» **WHAT YOU SHOULD DO**
Only lines with the word "that" are needed; collect each of them from the listing below.

» **LISTED RECORDS**
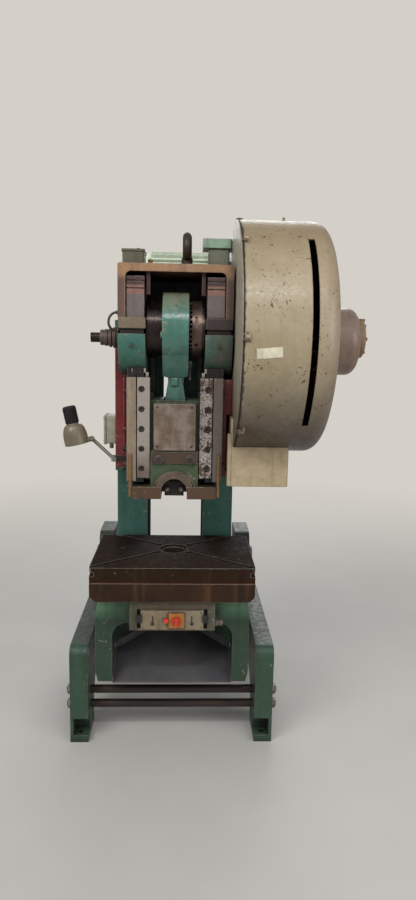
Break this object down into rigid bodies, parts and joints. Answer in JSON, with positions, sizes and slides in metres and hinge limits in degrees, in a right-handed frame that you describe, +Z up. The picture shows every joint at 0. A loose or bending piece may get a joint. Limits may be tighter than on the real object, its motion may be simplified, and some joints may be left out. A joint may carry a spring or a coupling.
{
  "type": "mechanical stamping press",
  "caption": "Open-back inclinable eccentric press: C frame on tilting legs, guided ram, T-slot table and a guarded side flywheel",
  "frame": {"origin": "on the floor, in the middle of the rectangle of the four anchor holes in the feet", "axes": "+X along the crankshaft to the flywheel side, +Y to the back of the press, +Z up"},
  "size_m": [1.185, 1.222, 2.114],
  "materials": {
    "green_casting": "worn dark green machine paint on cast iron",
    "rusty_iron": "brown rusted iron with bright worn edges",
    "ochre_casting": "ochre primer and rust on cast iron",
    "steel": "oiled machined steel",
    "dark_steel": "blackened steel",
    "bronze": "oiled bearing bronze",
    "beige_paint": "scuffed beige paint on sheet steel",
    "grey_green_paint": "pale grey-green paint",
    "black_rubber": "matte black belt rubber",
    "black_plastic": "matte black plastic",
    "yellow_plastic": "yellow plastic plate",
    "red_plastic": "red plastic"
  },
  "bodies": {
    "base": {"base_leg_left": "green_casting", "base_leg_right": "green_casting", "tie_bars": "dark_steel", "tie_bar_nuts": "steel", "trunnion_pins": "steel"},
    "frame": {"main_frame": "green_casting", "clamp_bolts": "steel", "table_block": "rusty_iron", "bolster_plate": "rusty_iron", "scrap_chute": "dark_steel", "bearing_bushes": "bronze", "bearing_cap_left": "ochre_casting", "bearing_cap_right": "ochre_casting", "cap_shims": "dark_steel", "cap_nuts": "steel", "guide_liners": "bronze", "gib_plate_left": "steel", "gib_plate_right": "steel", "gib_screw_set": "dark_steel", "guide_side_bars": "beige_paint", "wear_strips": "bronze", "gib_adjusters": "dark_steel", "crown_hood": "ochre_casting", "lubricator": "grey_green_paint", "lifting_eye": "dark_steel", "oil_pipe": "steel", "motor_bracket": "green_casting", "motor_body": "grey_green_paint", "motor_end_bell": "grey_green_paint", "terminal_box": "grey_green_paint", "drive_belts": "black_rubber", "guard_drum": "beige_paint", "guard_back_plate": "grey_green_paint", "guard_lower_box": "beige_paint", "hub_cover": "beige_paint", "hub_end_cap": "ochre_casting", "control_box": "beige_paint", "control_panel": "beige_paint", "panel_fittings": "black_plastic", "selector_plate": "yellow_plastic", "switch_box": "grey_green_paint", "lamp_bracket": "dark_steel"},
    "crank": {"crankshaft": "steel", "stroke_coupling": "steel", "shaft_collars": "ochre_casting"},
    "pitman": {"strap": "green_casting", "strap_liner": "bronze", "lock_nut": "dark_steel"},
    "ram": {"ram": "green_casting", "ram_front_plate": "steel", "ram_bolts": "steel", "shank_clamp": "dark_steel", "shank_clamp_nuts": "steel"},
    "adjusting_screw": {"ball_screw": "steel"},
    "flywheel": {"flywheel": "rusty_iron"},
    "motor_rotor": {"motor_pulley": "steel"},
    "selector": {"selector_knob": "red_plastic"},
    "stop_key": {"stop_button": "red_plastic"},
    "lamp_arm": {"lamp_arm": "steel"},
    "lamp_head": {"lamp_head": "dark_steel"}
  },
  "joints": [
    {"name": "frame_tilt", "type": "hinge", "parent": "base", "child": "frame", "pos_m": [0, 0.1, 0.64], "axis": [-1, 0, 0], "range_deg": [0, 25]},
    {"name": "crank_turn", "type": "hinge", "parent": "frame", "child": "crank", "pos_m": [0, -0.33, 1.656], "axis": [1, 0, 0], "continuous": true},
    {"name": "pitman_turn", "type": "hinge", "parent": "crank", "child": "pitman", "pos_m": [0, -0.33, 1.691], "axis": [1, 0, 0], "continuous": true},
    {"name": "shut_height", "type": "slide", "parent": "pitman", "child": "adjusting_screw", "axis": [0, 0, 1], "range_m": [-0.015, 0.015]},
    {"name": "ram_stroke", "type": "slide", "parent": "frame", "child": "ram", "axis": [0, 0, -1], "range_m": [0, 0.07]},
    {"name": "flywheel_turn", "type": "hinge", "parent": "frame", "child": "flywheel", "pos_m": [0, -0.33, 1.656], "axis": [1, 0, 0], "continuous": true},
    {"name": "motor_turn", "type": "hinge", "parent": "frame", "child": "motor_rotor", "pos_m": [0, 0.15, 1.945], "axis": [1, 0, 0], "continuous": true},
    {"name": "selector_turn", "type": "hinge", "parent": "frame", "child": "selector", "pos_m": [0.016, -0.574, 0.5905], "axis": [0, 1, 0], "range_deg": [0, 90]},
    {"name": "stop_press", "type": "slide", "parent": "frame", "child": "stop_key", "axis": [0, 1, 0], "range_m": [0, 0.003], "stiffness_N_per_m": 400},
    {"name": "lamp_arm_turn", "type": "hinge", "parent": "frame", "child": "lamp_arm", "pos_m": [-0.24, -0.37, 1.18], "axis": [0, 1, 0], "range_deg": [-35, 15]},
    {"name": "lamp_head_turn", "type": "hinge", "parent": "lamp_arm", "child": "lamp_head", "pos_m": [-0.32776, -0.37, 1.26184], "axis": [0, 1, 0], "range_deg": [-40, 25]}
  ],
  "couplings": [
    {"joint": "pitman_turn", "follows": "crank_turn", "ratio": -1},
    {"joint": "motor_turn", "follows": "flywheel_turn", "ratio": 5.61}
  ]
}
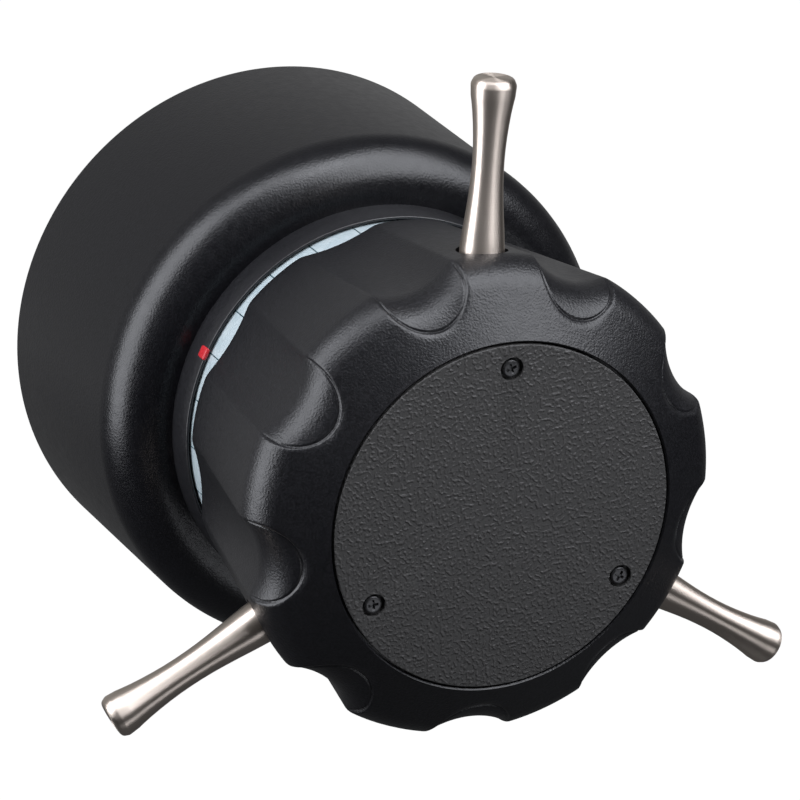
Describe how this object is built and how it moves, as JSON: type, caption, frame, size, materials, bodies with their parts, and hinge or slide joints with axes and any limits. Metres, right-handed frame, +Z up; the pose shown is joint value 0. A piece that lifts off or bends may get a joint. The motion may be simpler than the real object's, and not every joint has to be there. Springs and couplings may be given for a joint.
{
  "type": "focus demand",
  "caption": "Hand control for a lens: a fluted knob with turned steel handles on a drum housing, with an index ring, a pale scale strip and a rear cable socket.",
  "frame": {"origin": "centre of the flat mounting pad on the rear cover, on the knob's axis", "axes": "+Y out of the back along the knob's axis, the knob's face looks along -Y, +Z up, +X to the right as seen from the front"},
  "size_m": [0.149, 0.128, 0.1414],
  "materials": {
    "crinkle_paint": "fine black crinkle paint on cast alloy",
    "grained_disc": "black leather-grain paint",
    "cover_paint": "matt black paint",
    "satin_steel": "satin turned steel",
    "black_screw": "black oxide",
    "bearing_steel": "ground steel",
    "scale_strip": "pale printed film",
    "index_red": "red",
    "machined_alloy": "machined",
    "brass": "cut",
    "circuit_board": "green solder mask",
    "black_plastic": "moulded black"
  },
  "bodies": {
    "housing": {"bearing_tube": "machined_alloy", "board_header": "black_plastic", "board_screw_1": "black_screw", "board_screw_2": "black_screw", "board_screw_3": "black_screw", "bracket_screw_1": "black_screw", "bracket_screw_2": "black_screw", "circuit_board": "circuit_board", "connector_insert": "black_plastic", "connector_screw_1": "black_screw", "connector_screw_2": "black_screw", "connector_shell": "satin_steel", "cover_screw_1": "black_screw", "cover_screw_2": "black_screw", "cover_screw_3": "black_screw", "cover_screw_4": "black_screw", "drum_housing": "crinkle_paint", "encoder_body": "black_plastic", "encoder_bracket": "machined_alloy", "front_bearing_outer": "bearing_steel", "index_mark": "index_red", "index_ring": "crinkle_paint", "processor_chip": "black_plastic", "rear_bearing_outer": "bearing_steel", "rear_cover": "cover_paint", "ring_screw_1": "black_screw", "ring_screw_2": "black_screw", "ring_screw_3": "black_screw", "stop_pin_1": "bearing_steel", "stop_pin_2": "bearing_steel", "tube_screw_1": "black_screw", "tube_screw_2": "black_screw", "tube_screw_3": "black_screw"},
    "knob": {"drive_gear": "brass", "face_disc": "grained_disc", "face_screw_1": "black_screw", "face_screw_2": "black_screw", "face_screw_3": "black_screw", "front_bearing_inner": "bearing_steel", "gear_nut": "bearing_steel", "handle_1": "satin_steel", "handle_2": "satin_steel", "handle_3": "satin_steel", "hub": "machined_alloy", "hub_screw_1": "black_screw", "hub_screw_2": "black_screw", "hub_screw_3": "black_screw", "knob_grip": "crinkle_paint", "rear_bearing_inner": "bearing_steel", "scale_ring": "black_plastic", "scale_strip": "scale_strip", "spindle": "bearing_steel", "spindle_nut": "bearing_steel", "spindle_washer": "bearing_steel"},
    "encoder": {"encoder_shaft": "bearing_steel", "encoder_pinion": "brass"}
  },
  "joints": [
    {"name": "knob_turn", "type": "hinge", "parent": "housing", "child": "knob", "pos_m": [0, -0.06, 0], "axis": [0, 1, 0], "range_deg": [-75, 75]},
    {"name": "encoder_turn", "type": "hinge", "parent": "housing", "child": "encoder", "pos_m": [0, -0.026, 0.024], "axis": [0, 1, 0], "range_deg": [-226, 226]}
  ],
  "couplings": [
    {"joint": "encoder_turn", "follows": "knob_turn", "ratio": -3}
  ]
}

» **RESULT FOR THIS EXERCISE**
Break this object down into rigid bodies, parts and joints. Answer in JSON, with positions, sizes and slides in metres and hinge limits in degrees, in a right-handed frame that you describe, +Z up. The picture shows every joint at 0. A loose or bending piece may get a joint. Limits may be tighter than on the real object, its motion may be simplified, and some joints may be left out. A joint may carry a spring or a coupling.
Describe how this object is built and how it moves, as JSON: type, caption, frame, size, materials, bodies with their parts, and hinge or slide joints with axes and any limits. Metres, right-handed frame, +Z up; the pose shown is joint value 0. A piece that lifts off or bends may get a joint. The motion may be simpler than the real object's, and not every joint has to be there. Springs and couplings may be given for a joint.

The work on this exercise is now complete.